Reproduce this listing in full.
====== Supplied material ======
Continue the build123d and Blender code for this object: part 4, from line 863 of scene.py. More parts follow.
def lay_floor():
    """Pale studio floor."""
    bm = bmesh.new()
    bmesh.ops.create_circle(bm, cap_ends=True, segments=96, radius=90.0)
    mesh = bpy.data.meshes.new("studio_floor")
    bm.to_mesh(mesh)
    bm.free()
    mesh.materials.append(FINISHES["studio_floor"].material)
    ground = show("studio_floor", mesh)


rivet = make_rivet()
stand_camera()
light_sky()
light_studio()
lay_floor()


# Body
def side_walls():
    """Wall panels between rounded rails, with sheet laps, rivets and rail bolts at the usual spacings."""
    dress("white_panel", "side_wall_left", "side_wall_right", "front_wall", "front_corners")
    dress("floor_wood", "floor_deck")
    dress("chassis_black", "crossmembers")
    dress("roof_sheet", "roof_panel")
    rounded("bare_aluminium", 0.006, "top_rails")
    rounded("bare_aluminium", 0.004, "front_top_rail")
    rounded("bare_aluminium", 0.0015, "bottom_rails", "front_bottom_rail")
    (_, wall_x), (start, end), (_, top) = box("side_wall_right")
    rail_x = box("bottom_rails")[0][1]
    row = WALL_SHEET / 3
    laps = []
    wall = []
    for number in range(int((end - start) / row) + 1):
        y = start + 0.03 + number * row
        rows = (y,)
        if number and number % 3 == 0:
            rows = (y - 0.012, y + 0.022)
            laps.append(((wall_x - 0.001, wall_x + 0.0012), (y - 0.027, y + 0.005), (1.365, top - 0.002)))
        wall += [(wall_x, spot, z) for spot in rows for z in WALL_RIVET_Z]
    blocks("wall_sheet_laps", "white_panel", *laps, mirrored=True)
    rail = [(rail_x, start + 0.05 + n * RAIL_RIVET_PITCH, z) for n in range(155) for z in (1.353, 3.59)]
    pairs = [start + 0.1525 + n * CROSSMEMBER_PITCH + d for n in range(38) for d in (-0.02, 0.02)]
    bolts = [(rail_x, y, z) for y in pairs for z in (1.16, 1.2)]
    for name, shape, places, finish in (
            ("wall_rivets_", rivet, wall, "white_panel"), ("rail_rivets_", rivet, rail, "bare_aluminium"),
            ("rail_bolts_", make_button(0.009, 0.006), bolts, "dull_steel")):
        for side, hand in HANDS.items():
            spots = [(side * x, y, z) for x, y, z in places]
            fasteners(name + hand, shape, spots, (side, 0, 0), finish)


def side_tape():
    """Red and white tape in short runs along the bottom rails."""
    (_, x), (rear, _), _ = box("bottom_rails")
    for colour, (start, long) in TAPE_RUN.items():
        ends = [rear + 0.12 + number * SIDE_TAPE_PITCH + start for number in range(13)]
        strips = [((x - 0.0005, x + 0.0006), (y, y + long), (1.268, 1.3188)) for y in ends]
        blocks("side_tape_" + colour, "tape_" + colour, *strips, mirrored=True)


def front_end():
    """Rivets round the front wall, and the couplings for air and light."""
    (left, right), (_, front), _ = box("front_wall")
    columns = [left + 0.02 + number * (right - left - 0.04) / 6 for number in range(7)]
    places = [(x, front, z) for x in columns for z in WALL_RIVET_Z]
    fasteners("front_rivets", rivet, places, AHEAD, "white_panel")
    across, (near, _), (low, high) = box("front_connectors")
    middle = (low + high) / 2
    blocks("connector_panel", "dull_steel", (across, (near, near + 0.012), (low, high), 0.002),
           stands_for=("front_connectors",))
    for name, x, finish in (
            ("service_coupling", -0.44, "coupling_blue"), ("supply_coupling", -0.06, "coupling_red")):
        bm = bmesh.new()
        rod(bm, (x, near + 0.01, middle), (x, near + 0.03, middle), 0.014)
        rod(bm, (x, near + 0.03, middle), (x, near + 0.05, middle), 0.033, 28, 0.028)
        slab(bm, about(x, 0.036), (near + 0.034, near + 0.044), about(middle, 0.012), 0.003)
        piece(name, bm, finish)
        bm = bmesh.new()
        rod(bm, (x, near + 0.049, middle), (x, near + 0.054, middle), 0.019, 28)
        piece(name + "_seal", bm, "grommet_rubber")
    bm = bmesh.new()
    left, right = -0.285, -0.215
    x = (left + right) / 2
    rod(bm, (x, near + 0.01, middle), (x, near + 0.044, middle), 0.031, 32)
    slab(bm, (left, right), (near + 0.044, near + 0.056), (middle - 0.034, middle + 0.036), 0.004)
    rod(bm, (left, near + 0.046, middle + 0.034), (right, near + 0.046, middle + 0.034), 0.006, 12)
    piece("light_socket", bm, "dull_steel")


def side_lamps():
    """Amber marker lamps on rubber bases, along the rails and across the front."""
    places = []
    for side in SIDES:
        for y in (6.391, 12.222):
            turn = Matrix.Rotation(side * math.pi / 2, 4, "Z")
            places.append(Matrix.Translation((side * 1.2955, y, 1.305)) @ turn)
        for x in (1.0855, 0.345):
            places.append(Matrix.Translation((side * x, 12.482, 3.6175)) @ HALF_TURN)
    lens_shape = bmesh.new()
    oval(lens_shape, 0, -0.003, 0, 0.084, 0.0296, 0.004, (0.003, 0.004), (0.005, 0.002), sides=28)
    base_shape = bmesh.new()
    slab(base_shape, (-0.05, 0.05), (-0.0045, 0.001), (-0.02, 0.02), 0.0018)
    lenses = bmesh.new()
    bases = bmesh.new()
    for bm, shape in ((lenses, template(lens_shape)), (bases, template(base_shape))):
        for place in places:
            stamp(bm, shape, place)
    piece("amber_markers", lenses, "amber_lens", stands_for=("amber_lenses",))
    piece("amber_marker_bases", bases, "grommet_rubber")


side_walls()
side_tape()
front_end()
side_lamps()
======
Output for this exercise.
Continue the build123d and Blender code for this object: part 4, from line 863 of scene.py. More parts follow.
def lay_floor():
    """Pale studio floor."""
    bm = bmesh.new()
    bmesh.ops.create_circle(bm, cap_ends=True, segments=96, radius=90.0)
    mesh = bpy.data.meshes.new("studio_floor")
    bm.to_mesh(mesh)
    bm.free()
    mesh.materials.append(FINISHES["studio_floor"].material)
    ground = show("studio_floor", mesh)


rivet = make_rivet()
stand_camera()
light_sky()
light_studio()
lay_floor()


# Body
def side_walls():
    """Wall panels between rounded rails, with sheet laps, rivets and rail bolts at the usual spacings."""
    dress("white_panel", "side_wall_left", "side_wall_right", "front_wall", "front_corners")
    dress("floor_wood", "floor_deck")
    dress("chassis_black", "crossmembers")
    dress("roof_sheet", "roof_panel")
    rounded("bare_aluminium", 0.006, "top_rails")
    rounded("bare_aluminium", 0.004, "front_top_rail")
    rounded("bare_aluminium", 0.0015, "bottom_rails", "front_bottom_rail")
    (_, wall_x), (start, end), (_, top) = box("side_wall_right")
    rail_x = box("bottom_rails")[0][1]
    row = WALL_SHEET / 3
    laps = []
    wall = []
    for number in range(int((end - start) / row) + 1):
        y = start + 0.03 + number * row
        rows = (y,)
        if number and number % 3 == 0:
            rows = (y - 0.012, y + 0.022)
            laps.append(((wall_x - 0.001, wall_x + 0.0012), (y - 0.027, y + 0.005), (1.365, top - 0.002)))
        wall += [(wall_x, spot, z) for spot in rows for z in WALL_RIVET_Z]
    blocks("wall_sheet_laps", "white_panel", *laps, mirrored=True)
    rail = [(rail_x, start + 0.05 + n * RAIL_RIVET_PITCH, z) for n in range(155) for z in (1.353, 3.59)]
    pairs = [start + 0.1525 + n * CROSSMEMBER_PITCH + d for n in range(38) for d in (-0.02, 0.02)]
    bolts = [(rail_x, y, z) for y in pairs for z in (1.16, 1.2)]
    for name, shape, places, finish in (
            ("wall_rivets_", rivet, wall, "white_panel"), ("rail_rivets_", rivet, rail, "bare_aluminium"),
            ("rail_bolts_", make_button(0.009, 0.006), bolts, "dull_steel")):
        for side, hand in HANDS.items():
            spots = [(side * x, y, z) for x, y, z in places]
            fasteners(name + hand, shape, spots, (side, 0, 0), finish)


def side_tape():
    """Red and white tape in short runs along the bottom rails."""
    (_, x), (rear, _), _ = box("bottom_rails")
    for colour, (start, long) in TAPE_RUN.items():
        ends = [rear + 0.12 + number * SIDE_TAPE_PITCH + start for number in range(13)]
        strips = [((x - 0.0005, x + 0.0006), (y, y + long), (1.268, 1.3188)) for y in ends]
        blocks("side_tape_" + colour, "tape_" + colour, *strips, mirrored=True)


def front_end():
    """Rivets round the front wall, and the couplings for air and light."""
    (left, right), (_, front), _ = box("front_wall")
    columns = [left + 0.02 + number * (right - left - 0.04) / 6 for number in range(7)]
    places = [(x, front, z) for x in columns for z in WALL_RIVET_Z]
    fasteners("front_rivets", rivet, places, AHEAD, "white_panel")
    across, (near, _), (low, high) = box("front_connectors")
    middle = (low + high) / 2
    blocks("connector_panel", "dull_steel", (across, (near, near + 0.012), (low, high), 0.002),
           stands_for=("front_connectors",))
    for name, x, finish in (
            ("service_coupling", -0.44, "coupling_blue"), ("supply_coupling", -0.06, "coupling_red")):
        bm = bmesh.new()
        rod(bm, (x, near + 0.01, middle), (x, near + 0.03, middle), 0.014)
        rod(bm, (x, near + 0.03, middle), (x, near + 0.05, middle), 0.033, 28, 0.028)
        slab(bm, about(x, 0.036), (near + 0.034, near + 0.044), about(middle, 0.012), 0.003)
        piece(name, bm, finish)
        bm = bmesh.new()
        rod(bm, (x, near + 0.049, middle), (x, near + 0.054, middle), 0.019, 28)
        piece(name + "_seal", bm, "grommet_rubber")
    bm = bmesh.new()
    left, right = -0.285, -0.215
    x = (left + right) / 2
    rod(bm, (x, near + 0.01, middle), (x, near + 0.044, middle), 0.031, 32)
    slab(bm, (left, right), (near + 0.044, near + 0.056), (middle - 0.034, middle + 0.036), 0.004)
    rod(bm, (left, near + 0.046, middle + 0.034), (right, near + 0.046, middle + 0.034), 0.006, 12)
    piece("light_socket", bm, "dull_steel")


def side_lamps():
    """Amber marker lamps on rubber bases, along the rails and across the front."""
    places = []
    for side in SIDES:
        for y in (6.391, 12.222):
            turn = Matrix.Rotation(side * math.pi / 2, 4, "Z")
            places.append(Matrix.Translation((side * 1.2955, y, 1.305)) @ turn)
        for x in (1.0855, 0.345):
            places.append(Matrix.Translation((side * x, 12.482, 3.6175)) @ HALF_TURN)
    lens_shape = bmesh.new()
    oval(lens_shape, 0, -0.003, 0, 0.084, 0.0296, 0.004, (0.003, 0.004), (0.005, 0.002), sides=28)
    base_shape = bmesh.new()
    slab(base_shape, (-0.05, 0.05), (-0.0045, 0.001), (-0.02, 0.02), 0.0018)
    lenses = bmesh.new()
    bases = bmesh.new()
    for bm, shape in ((lenses, template(lens_shape)), (bases, template(base_shape))):
        for place in places:
            stamp(bm, shape, place)
    piece("amber_markers", lenses, "amber_lens", stands_for=("amber_lenses",))
    piece("amber_marker_bases", bases, "grommet_rubber")


side_walls()
side_tape()
front_end()
side_lamps()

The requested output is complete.